FPS-URB-RCC / STAGE-0_Analysis

Share code and exchange on the joint analysis for the STAGE-0 simulatons
0 stars 0 forks source link

Inconsistent time splitting into files #3

Open jesusff opened 3 months ago

jesusff commented 3 months ago

collected from Michal's presentation on Stage-0 evaluation:

Inconsistently time-split files. Some models provide monthly files, some one file for the entire simulation period

jesusff commented 3 weeks ago

I'd say this should go in a single piece. In CORDEX, the minimum split of files is yearly (for 1hr and 6hr files), so here (4 months) we can have all data in a single file, regardless of frequency.

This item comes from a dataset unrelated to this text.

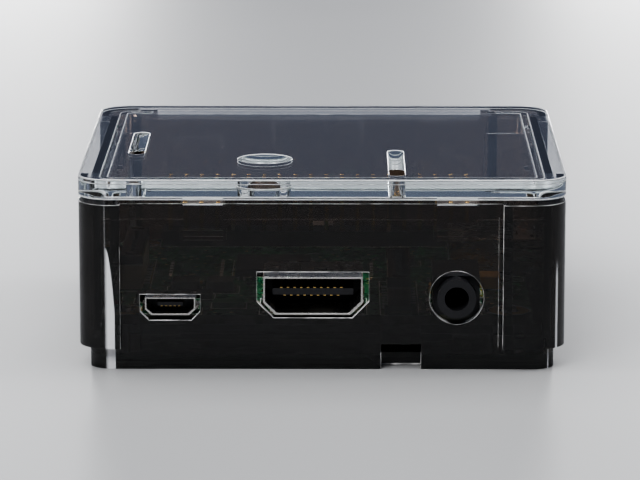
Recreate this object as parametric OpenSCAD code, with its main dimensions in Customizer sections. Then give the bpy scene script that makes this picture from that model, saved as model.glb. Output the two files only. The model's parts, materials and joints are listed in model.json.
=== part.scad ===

In the stage-0 protocol, there is no explicit mention of the file granularity, but the examples show that data should be in one piece:

tasmax_EUR-12_ERA5_evaluation_r1i1p1f1_GERICS_REMO2020-iMOVE_v1-fpsurbrcc-s0r1_day_20200501-20200831.nc
pr_PARIS-3_ERA5_evaluation_r1i1p1f1_UCAN_WRF451R-CTRL_v1-fpsurbrcc-s0r1_1hr_202005010030-202008312330.nc 

For an instantaneous variable such as tas, we could include the last time step to have the full period covered:

tas_PARIS-3_ERA5_evaluation_r1i1p1f1_UCAN_WRF451R-CTRL_v1-fpsurbrcc-s0r1_1hr_202005010000-202009010000.nc 
jesusff commented 3 weeks ago

Currently there are no simulations following the pattern above for tas and there is just one (SMHI) using the choice 202005010000-202008312300: https://github.com/FPS-URB-RCC/STAGE-0_Analysis/blob/0265a89106bc1852d9a805bbc8564bafc184ba27/list_server_files__tas_1hr.txt#L76

jesusff commented 3 weeks ago

Related to the time splitting is the specification of the start and end dates. There is no ambiguity, each frequency has its own date precision:

StartTime and EndTime (structured form) indicate the time span of the file content. The format is YYYY[MM[DD[hhmm]]], i.e. the year is represented by 4 digits, while the month, day, hour, and minutes are represented by exactly 2 digits, if they are present at all (monthly output - YYYYMM, daily – YYYYMMDD, sub-daily - YYYYMMDDhhmm). The StartTime and EndTime of sub-daily instantaneous and average data are based on the time values of the first and last record in the file. The two dates are separated by a dash. All time stamps refer to UTC. Constant fields (frequency=fx) do not have the StartTime-EndTime element in their file names.

In particular, no YYYYMMDDhh is allowed. Subdaily files must include the minutes. Daily files must not include the hours.